On pourrait reconnaître aujourd’hui dans le PF une forme de crédit moins coûteuse et plus commode, et donc s’en féliciter si jamais elle se substituait à des pratiques anciennes du métier, devant devenir obsolètes. Mais ce n’est pas le cas : le PF ne semble pas se substituer au crédit à la conso classique, il s’y ajoute.

La question majeure, d’ordre social, est : faut-il accoutumer plus encore les gens au crédit et donc à la consommation facile ? On note déjà aux États-Unis des retards ou des défauts de paiement sur d’autres types de crédit ou sur les loyers suite à l’expansion du PF. On ouvre la porte au surendettement et à la fuite dans la consommation d’impulsion pour de nombreux ménages. Tant le crédit que l’achat impulsif ont des caractéristiques d’addiction bien prouvées.

Un second défaut tient à un effet assez pervers. Car il faut se demander qui paie les commissions des vendeurs, les 600 M$ aux États-Unis en 2021 ? Bien entendu, ce sont leurs clients, c’est-à-dire vous et moi, que nous achetions ou pas à crédit. Voilà le cas classique d’un modèle d’affaires biface où le vrai coût n’apparait pas à celui qui le subit. Quels nigauds sommes-nous d’acheter cash si cela subventionne celui qui s’endette ! L’équilibre du jeu est alors incertain car si tout le monde devait payer à crédit, même ceux qui n’en ont pas besoin, il n’y a que l’opérateur de crédit qui en bénéficierait. Un phénomène comparable prévaut déjà pour les cartes de crédit où les coupons et autres avantages aux utilisateurs sont en fait payés par tout un chacun, utilisateur ou pas d’une carte de crédit. Cette disjonction intérêt individuel / intérêt collectif ne peut échapper au régulateur.

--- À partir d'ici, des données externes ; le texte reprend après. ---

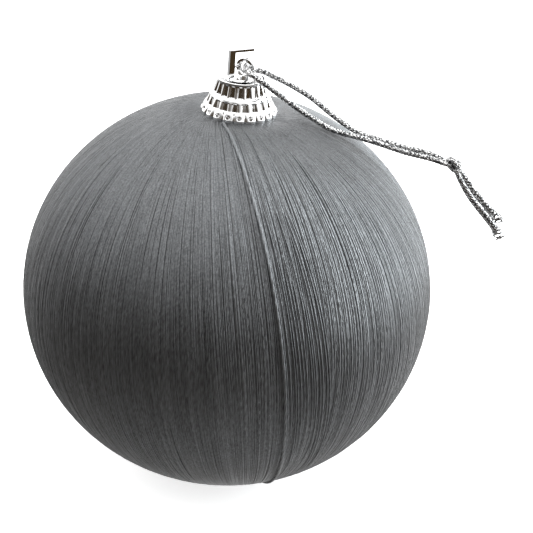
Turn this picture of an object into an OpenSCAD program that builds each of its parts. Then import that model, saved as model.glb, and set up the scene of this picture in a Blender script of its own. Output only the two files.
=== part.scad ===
// Hanging ball ornament: a foam ball wound with satin thread, a plated bell cap pinned
// into its top, and a knotted loop of braided cord through the eyelet.
// Millimetres. +Z runs up the ball's axis, +X is the side that the cord lies over, and the
// origin is at the lowest point of the ball.

/* [Ball] */
// Width of the finished ball, over the thread
ball_d = 80; // [60:1:110]
// Height of the finished ball, squashed a little at the poles
ball_h = 77; // [58:1:108]
// Thickness of the wound thread
wrap_t = 0.9; // [0.6:0.1:1.4]
// Width of the raised closing strand
strand_d = 0.6; // [0.4:0.1:0.9]

/* [Cap] */
// Width of the cap over the petals of its skirt
cap_d = 14.3; // [11:0.1:18]
// Height of the cap from the skirt's edge to its deck
cap_h = 6.5; // [5.5:0.1:8]
// Width of the cap's rim, round the deck
rim_d = 8.9; // [7.4:0.1:10.6]
// Wall of the cap
cap_wall = 0.6; // [0.4:0.1:0.9]
// Number of flutes and petals round the cap
flute_count = 20; // [16:1:24]
// Depth of the flutes
flute_depth = 0.25; // [0.15:0.05:0.35]
// How far the skirt is turned round the ball's axis, in degrees
cap_turn = 4.5; // [0:0.5:18]
// How far the skirt's inner edge is pressed into the foam under the thread
cap_sink = 0.02; // [0.02:0.02:0.3]
// Clearance round the skirt in its seat
seat_gap = 0.05; // [0.05:0.05:0.2]

/* [Eye pin] */
// Width of the eyelet ring
eye_d = 4; // [3.6:0.1:4.8]
// Width of the hole in the eyelet
eye_hole_d = 2.3; // [2.2:0.1:2.8]
// Thickness of the eyelet ring
eye_t = 1; // [0.8:0.1:1.2]
// How far the eyelet is turned about its stem, in degrees
eye_turn = 30; // [20:1:34]
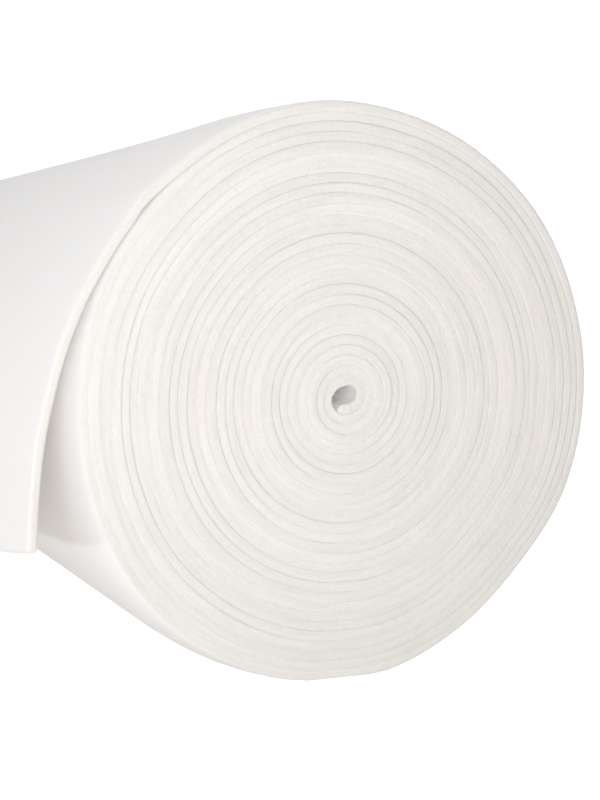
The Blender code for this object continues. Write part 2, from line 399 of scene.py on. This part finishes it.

Et de fait, jusqu’à présent ces crédits n’étaient que peu régulés, puisque vérifiant les conditions les exonérant de la qualification de crédits à la consommation (moins de trois mois, pas de charges d’intérêt et petits montants). Mais la Commission européenne entend les intégrer dans le champ d’application de la future directive sur le crédit à la consommation. Voir note de l’ACPR, le régulateur financier français, à ce sujet.